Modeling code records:
◇ ◇ ◇ ◇

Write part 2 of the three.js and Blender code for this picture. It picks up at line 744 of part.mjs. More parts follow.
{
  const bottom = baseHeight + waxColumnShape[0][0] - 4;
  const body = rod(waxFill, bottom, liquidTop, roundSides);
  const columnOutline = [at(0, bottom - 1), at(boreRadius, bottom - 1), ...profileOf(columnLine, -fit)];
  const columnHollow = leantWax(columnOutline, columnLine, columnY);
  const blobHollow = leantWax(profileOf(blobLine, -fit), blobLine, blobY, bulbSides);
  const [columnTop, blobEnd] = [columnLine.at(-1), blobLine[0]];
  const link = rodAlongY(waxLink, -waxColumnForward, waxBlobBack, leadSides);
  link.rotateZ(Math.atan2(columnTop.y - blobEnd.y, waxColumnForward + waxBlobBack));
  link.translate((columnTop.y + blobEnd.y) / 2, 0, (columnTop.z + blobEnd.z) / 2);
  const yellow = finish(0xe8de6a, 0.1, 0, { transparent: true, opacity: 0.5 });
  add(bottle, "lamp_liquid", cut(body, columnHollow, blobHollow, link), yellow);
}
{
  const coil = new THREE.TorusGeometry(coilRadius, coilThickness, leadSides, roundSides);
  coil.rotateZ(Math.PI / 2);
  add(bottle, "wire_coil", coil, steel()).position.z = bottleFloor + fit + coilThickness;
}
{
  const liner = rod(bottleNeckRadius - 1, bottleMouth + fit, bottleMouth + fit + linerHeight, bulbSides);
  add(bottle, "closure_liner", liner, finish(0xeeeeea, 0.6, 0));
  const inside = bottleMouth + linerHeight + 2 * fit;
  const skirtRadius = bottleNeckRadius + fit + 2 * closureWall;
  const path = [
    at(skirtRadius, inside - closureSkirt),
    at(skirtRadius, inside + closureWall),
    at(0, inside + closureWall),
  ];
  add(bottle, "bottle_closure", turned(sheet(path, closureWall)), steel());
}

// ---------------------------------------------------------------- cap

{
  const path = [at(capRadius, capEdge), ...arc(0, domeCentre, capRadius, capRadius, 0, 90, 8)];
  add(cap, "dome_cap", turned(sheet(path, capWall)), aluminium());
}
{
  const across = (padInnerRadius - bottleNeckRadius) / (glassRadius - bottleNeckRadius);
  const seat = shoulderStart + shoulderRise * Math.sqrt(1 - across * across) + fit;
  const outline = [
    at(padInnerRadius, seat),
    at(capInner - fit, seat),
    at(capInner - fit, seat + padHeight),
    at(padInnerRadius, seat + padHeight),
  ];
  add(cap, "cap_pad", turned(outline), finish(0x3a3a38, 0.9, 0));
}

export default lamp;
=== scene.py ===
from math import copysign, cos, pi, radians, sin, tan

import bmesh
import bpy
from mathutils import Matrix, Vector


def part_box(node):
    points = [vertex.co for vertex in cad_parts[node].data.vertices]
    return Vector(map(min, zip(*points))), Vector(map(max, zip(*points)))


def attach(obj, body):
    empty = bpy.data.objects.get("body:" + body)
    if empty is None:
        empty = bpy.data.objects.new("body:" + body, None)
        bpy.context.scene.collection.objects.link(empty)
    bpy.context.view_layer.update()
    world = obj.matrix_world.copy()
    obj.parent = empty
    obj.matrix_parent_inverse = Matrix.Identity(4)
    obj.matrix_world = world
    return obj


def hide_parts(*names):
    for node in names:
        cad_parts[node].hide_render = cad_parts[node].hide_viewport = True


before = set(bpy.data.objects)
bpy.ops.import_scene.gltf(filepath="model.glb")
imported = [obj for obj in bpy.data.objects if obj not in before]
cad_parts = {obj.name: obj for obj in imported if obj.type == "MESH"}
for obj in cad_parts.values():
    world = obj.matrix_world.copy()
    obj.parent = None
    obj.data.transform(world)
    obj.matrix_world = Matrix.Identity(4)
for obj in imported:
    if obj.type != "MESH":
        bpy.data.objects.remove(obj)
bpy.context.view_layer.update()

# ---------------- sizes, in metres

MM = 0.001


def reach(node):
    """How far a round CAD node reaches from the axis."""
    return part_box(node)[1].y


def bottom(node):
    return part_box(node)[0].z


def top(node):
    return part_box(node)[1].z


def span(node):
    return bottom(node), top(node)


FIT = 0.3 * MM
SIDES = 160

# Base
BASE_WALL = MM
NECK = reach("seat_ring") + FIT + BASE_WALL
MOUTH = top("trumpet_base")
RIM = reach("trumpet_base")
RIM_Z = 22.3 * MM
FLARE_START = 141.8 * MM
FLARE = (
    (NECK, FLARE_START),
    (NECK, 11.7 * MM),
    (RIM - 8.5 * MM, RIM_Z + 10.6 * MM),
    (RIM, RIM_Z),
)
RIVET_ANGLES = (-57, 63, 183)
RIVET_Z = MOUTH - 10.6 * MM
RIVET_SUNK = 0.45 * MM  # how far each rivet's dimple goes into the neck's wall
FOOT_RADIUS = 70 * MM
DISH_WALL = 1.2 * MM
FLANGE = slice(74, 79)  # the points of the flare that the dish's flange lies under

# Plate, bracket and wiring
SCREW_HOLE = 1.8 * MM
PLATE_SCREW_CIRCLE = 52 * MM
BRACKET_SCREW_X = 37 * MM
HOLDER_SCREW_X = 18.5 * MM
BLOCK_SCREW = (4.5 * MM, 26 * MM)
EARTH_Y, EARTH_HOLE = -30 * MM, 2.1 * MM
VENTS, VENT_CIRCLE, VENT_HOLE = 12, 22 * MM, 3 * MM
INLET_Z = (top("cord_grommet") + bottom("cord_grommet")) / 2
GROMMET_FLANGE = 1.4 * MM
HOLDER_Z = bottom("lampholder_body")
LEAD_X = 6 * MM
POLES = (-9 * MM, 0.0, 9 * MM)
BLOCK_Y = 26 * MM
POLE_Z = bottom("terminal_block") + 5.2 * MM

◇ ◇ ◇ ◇

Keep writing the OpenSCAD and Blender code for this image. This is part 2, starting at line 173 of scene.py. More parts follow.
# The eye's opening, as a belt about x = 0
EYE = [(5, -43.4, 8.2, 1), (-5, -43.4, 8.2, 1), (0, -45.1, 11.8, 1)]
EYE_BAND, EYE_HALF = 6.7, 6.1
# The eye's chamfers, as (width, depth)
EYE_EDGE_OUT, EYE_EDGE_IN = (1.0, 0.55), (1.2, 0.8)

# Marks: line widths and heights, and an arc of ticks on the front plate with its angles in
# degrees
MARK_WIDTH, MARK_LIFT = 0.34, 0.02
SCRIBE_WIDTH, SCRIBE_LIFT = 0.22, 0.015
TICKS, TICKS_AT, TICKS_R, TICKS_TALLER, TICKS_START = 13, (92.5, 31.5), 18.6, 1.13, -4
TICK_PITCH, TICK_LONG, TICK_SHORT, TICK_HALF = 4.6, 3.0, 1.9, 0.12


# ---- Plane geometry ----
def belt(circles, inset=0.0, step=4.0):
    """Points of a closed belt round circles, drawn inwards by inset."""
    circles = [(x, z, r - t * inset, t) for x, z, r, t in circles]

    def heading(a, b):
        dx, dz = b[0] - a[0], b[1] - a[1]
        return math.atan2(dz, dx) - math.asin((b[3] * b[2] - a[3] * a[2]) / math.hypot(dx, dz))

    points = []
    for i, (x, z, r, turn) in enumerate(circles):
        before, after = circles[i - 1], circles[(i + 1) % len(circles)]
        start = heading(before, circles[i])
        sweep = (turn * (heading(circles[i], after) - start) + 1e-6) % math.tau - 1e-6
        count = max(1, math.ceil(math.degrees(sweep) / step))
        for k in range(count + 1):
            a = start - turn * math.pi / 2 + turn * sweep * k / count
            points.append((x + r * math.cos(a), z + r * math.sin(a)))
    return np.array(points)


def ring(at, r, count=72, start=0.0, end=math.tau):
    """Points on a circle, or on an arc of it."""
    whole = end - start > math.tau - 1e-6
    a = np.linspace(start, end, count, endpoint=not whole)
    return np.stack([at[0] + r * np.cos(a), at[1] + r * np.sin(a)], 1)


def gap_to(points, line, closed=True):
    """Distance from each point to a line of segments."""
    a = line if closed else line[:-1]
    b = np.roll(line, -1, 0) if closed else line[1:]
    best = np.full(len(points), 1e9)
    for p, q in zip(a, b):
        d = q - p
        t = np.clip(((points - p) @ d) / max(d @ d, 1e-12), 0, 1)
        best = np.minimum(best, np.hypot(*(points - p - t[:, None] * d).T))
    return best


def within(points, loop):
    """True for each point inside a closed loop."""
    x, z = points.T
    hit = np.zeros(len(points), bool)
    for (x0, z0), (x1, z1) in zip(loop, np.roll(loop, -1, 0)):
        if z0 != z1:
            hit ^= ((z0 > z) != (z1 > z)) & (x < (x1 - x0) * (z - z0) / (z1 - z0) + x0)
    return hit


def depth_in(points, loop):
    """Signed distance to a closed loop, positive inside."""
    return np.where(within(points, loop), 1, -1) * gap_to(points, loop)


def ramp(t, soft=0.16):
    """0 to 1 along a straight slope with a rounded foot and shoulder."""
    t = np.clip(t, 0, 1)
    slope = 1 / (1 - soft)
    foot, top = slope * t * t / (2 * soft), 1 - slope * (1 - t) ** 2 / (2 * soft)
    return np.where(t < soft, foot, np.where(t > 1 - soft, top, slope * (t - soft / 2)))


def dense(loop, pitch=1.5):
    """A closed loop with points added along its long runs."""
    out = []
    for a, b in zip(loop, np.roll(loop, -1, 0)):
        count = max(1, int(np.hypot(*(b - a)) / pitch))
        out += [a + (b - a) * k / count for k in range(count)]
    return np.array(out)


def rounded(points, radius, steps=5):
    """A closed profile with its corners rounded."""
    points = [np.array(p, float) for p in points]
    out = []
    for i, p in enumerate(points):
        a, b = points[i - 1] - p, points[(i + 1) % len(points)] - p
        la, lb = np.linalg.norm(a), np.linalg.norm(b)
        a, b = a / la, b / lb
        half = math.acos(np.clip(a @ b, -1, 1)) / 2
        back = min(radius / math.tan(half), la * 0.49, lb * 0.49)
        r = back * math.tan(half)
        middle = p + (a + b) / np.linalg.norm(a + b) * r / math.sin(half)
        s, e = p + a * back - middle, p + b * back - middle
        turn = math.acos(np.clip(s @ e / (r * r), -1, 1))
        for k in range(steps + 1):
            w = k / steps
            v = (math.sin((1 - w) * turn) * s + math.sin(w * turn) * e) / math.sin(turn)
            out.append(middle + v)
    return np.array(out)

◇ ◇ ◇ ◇

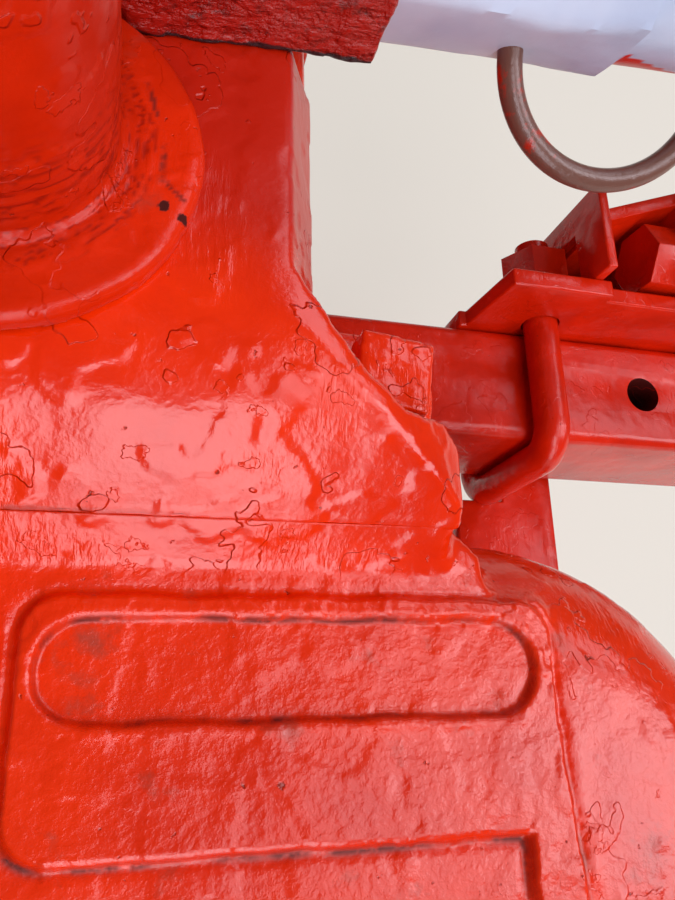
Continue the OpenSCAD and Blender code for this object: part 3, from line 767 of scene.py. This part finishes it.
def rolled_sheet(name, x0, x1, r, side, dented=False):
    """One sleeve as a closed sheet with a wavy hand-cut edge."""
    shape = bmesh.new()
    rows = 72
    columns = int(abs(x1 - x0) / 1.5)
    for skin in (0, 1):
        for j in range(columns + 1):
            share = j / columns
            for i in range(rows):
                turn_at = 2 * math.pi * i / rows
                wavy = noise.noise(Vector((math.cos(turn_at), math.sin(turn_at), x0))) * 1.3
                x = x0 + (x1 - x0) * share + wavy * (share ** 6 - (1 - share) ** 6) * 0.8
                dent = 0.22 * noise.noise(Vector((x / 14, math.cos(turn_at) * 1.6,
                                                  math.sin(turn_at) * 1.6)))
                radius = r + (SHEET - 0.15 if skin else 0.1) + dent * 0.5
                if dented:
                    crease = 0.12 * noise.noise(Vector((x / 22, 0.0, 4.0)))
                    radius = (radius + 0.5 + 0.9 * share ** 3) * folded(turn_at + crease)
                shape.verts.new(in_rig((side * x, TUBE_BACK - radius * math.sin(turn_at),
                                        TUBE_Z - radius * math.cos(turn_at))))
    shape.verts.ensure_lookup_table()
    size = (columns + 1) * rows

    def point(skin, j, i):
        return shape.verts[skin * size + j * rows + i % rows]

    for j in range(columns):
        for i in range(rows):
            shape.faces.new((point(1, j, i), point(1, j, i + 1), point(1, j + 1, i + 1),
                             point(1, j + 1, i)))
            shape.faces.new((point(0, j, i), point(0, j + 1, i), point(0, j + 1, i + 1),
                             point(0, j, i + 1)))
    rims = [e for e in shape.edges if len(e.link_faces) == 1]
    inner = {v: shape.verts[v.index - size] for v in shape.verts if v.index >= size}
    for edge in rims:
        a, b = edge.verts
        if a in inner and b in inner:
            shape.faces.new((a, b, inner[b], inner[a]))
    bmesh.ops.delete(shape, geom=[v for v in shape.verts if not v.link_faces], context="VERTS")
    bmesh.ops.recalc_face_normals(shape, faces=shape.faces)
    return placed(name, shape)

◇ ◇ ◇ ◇

Copy the records above exactly, beginning at the line that contains "obj.parent = empty" and stopping after the line that contains "SIDES = 160".

▸ **Output**:
    obj.parent = empty
    obj.matrix_parent_inverse = Matrix.Identity(4)
    obj.matrix_world = world
    return obj


def hide_parts(*names):
    for node in names:
        cad_parts[node].hide_render = cad_parts[node].hide_viewport = True


before = set(bpy.data.objects)
bpy.ops.import_scene.gltf(filepath="model.glb")
imported = [obj for obj in bpy.data.objects if obj not in before]
cad_parts = {obj.name: obj for obj in imported if obj.type == "MESH"}
for obj in cad_parts.values():
    world = obj.matrix_world.copy()
    obj.parent = None
    obj.data.transform(world)
    obj.matrix_world = Matrix.Identity(4)
for obj in imported:
    if obj.type != "MESH":
        bpy.data.objects.remove(obj)
bpy.context.view_layer.update()

# ---------------- sizes, in metres

MM = 0.001


def reach(node):
    """How far a round CAD node reaches from the axis."""
    return part_box(node)[1].y


def bottom(node):
    return part_box(node)[0].z


def top(node):
    return part_box(node)[1].z


def span(node):
    return bottom(node), top(node)


FIT = 0.3 * MM
SIDES = 160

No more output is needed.